Yesterday's story "Giphy Closes $55M Series C at a $300M Post-Money Valuation" - https://news.ycombinator.com/item?id=11110828
They're rehosting loads of copyrighted content, too.
That was pretty much how YouTube started. Content ID wasn't part of their MVP.
One key difference I see is that GIPHY is clearly either uploading or categorizing/tagging/grouping pretty obviously copyrighted stuff and is doing so under their own name "team giphy." That's a huge risk because it probably breaches the copyright safe-harbor under DMCA.

If they cut that out, they are probably fine.

Content ID was added because of the legal issues YouTube faced.
why are there no legal issues with giphy.com?
Because they're not making enough money for anyone to care yet.
If you get your business very large very quick, you can pay off settlements and regulations. This is sort of what Uber has been doing, from what I've come to understand.
Wouldn't GIF's count as original work in the IP courts? As in, the GIF is a significant change from the source so it's now a new thing.
I don't think that technological approach is enough here. You don't seem to take cultural significance of GIFs into account.
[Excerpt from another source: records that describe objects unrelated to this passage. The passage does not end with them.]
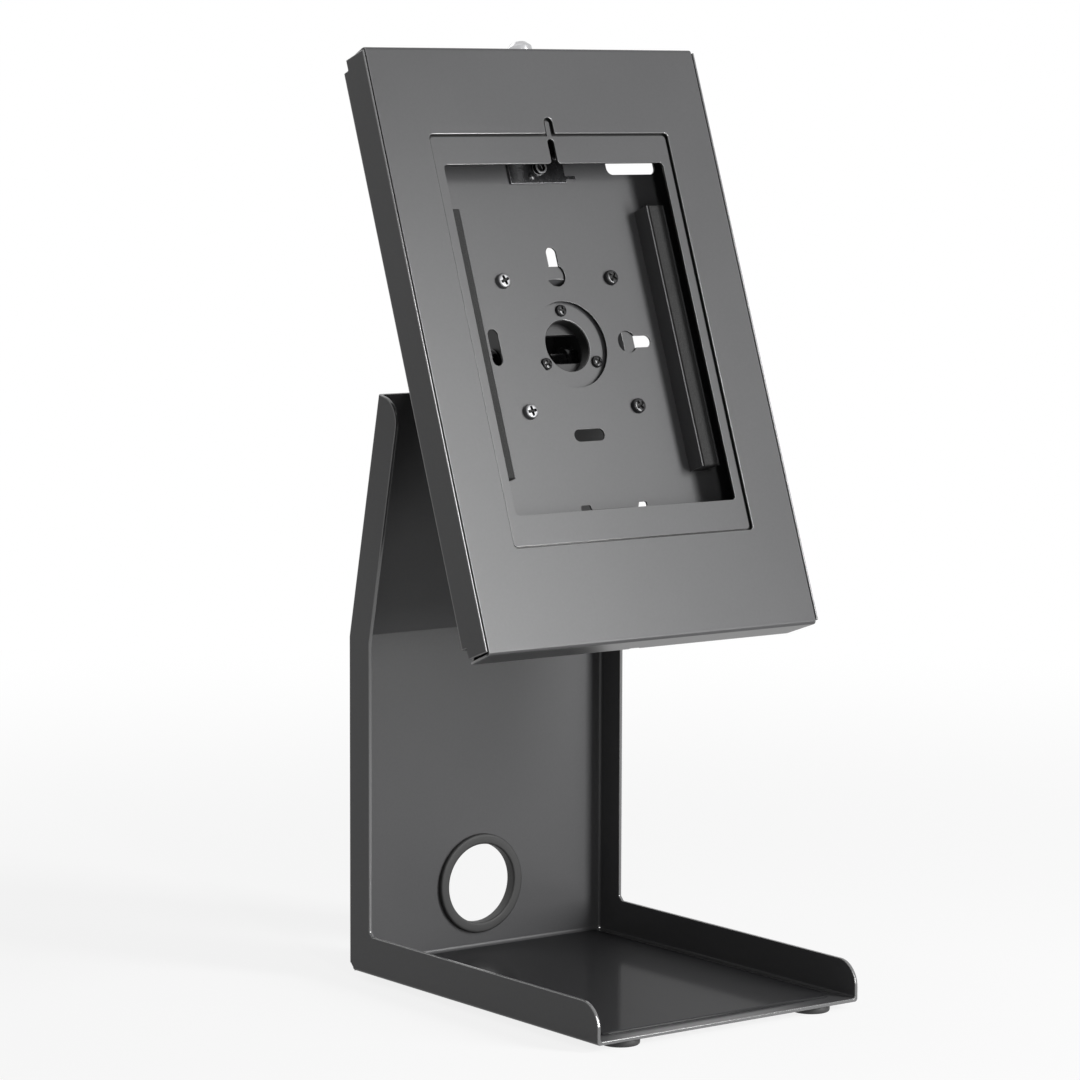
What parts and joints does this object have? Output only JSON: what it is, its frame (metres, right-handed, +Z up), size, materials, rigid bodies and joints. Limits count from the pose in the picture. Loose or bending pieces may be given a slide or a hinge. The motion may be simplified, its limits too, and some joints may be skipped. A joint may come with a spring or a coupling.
{
  "type": "point of sale tablet stand",
  "caption": "Counter stand for a till tablet: a folded steel bracket on low feet with a tilting, swivelling, lockable enclosure and a raised-edge tray.",
  "frame": {"origin": "on the desk under the middle of the whole stand's bounding box", "axes": "+Z up, -Y towards the user and the open front of the tray, +X to the user's right"},
  "size_m": [0.23, 0.2348, 0.5282],
  "materials": {
    "stand_steel": "charcoal fine-texture powder coat",
    "enclosure_steel": "charcoal fine-texture powder coat",
    "hinge_steel": "black powder coat",
    "tray_sheet": "semi-gloss black sheet",
    "black_rubber": "smooth black rubber",
    "foam": "closed-cell foam with a skin",
    "zinc_steel": "bright zinc plate",
    "black_steel": "gloss black",
    "lock_chrome": "polished chrome",
    "bearing_plastic": "natural nylon"
  },
  "bodies": {
    "stand": {"stand_bracket": "stand_steel", "rubber_feet": "black_rubber", "tray_mat": "tray_sheet", "cable_grommet": "black_rubber", "hinge_base_bracket": "hinge_steel", "hinge_mount_screws": "black_steel", "hinge_mount_nuts": "zinc_steel", "pivot_bolts": "black_steel", "pivot_nuts": "black_steel", "pivot_washers": "black_steel", "tilt_friction_washers": "bearing_plastic", "stop_screws": "black_steel"},
    "tilt_head": {"tilt_yoke": "hinge_steel", "swivel_hub": "hinge_steel", "front_bearing_washer": "bearing_plastic", "rear_bearing_washer": "bearing_plastic", "retaining_ring": "hinge_steel", "ring_screws": "black_steel"},
    "enclosure": {"vesa_plate": "hinge_steel", "vesa_screws": "zinc_steel", "rear_housing": "enclosure_steel", "left_pad_rail": "enclosure_steel", "right_pad_rail": "enclosure_steel", "left_foam_pad": "foam", "right_foam_pad": "foam", "lock_bracket": "black_steel", "bracket_rivets": "black_steel"},
    "cover": {"front_cover": "enclosure_steel", "adapter_frame": "enclosure_steel", "adapter_nuts": "zinc_steel", "lock_barrel": "lock_chrome", "lock_nut": "zinc_steel"},
    "key": {"key_plug": "lock_chrome", "lock_cam": "zinc_steel", "cam_screw": "zinc_steel"}
  },
  "joints": [
    {"name": "tilt", "type": "hinge", "parent": "stand", "child": "tilt_head", "pos_m": [0, 0.05771, 0.34975], "axis": [-1, 0, 0], "range_deg": [-20, 35]},
    {"name": "swivel", "type": "hinge", "parent": "tilt_head", "child": "enclosure", "pos_m": [0, 0.03327, 0.35864], "axis": [0, -0.9397, 0.342], "continuous": true},
    {"name": "cover_open", "type": "hinge", "parent": "enclosure", "child": "cover", "pos_m": [0, -0.03104, 0.19773], "axis": [1, 0, 0], "range_deg": [0, 60]},
    {"name": "key_turn", "type": "hinge", "parent": "cover", "child": "key", "pos_m": [0, 0.07502, 0.5201], "axis": [0, 0.342, 0.9397], "range_deg": [0, 90]}
  ]
}
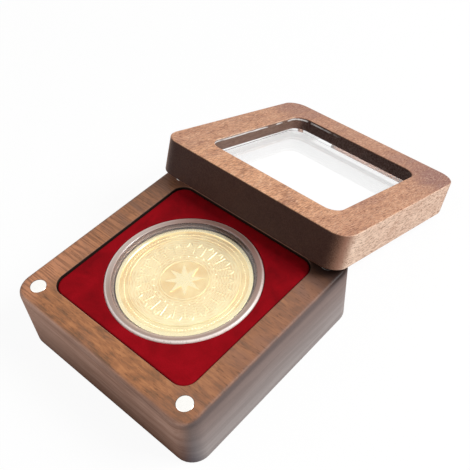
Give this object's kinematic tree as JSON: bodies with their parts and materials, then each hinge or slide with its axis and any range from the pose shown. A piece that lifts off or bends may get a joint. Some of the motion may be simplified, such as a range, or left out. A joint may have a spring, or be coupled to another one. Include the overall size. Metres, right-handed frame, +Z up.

It's like saying that Pinterest is a photo album. Or that Twitter is just a blog engine with 140 characters. Completely correct. Completely missing the point.

>Someone built a 30+ person company around animated GIFs.

Its one my main sources of entertainment( imgur). There is an explosion of information/media on the internet and we need new formats, presentation to reign that in and make it palatable. I don't think its as stupid as you are making it out to be. There is huge potential in this space.

Don't view it as a software company. View it as a media company.

Plenty of 30+ person magazines or topic you've never heard of (Or there used to be - now they are 5 person websites).

That's a $300 million 30+ person company, thank you very much.
They're a bit large, yes, but if you're trying to target generation z... it's a step in the right direction.
GIPHY is the ultimate tech bubble company.
Someone is making money off a series of moving images? My god! Who woulda thunk such a thing possible?